State the number of lines where "bodies" appears. Add nothing else.
# # # # #
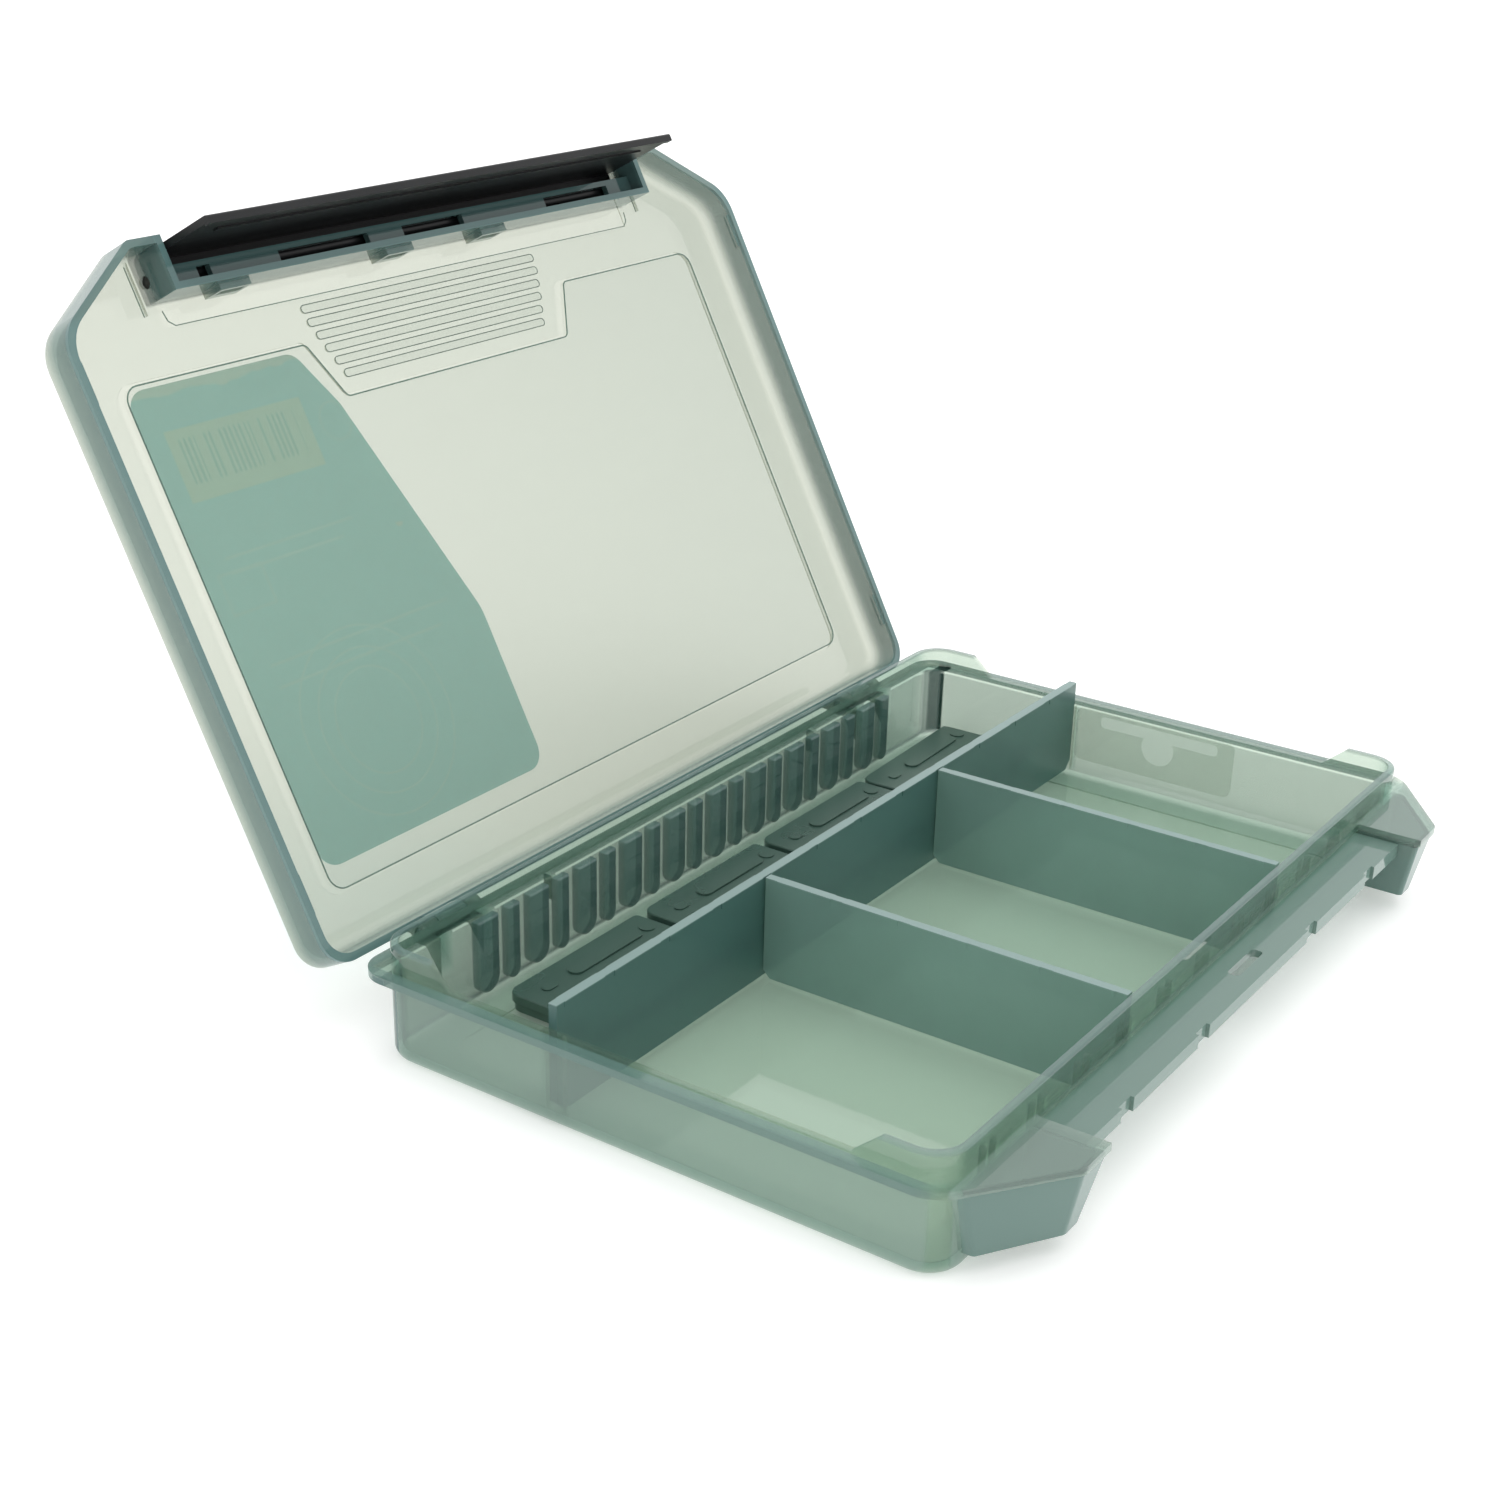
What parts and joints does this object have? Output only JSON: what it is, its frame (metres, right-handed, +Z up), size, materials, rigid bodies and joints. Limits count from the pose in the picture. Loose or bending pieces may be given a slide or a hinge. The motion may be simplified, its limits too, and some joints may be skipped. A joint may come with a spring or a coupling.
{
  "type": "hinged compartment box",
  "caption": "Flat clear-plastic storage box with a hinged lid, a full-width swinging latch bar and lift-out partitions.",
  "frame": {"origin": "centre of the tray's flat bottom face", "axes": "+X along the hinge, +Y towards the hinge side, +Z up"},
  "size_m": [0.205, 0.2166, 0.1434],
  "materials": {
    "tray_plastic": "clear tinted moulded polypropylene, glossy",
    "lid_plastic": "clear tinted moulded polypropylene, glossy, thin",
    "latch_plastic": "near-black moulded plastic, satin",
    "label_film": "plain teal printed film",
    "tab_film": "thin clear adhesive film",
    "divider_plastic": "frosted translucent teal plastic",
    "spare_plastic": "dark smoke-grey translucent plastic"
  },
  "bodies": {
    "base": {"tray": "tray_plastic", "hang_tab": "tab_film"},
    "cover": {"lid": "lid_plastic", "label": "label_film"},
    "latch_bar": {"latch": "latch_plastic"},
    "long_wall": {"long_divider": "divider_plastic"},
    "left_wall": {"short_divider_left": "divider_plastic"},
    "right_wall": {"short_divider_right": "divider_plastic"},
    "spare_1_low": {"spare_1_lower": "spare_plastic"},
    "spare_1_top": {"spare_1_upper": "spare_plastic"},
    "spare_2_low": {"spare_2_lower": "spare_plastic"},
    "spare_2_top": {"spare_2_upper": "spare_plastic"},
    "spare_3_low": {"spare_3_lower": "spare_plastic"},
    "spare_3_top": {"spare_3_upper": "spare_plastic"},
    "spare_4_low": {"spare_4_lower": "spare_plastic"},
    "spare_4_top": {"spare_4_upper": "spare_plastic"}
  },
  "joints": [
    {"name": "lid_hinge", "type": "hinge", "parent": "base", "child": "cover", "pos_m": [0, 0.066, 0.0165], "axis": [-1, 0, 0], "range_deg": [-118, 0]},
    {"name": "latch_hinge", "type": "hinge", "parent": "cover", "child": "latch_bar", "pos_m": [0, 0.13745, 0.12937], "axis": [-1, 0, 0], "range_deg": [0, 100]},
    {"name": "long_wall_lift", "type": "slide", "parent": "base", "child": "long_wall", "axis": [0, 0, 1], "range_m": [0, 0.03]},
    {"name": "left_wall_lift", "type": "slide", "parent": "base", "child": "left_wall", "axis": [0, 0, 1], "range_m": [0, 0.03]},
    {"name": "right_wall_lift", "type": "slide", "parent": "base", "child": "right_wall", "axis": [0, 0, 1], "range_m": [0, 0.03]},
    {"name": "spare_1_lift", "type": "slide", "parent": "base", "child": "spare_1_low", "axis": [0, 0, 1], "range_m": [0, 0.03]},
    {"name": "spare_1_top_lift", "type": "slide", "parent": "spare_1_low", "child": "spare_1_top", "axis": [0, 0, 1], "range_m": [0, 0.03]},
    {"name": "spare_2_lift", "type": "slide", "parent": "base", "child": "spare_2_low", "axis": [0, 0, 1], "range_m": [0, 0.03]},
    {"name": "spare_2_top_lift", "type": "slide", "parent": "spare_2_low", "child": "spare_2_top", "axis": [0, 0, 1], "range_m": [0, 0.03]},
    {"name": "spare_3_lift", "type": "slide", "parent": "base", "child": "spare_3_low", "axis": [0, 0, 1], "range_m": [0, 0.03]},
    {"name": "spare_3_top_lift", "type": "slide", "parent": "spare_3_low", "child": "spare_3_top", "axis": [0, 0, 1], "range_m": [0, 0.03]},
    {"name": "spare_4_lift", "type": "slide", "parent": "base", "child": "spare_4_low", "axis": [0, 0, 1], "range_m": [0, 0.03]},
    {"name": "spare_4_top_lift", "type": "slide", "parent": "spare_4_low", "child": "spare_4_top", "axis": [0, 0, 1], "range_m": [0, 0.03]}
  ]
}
# # # # #
**Task result**
2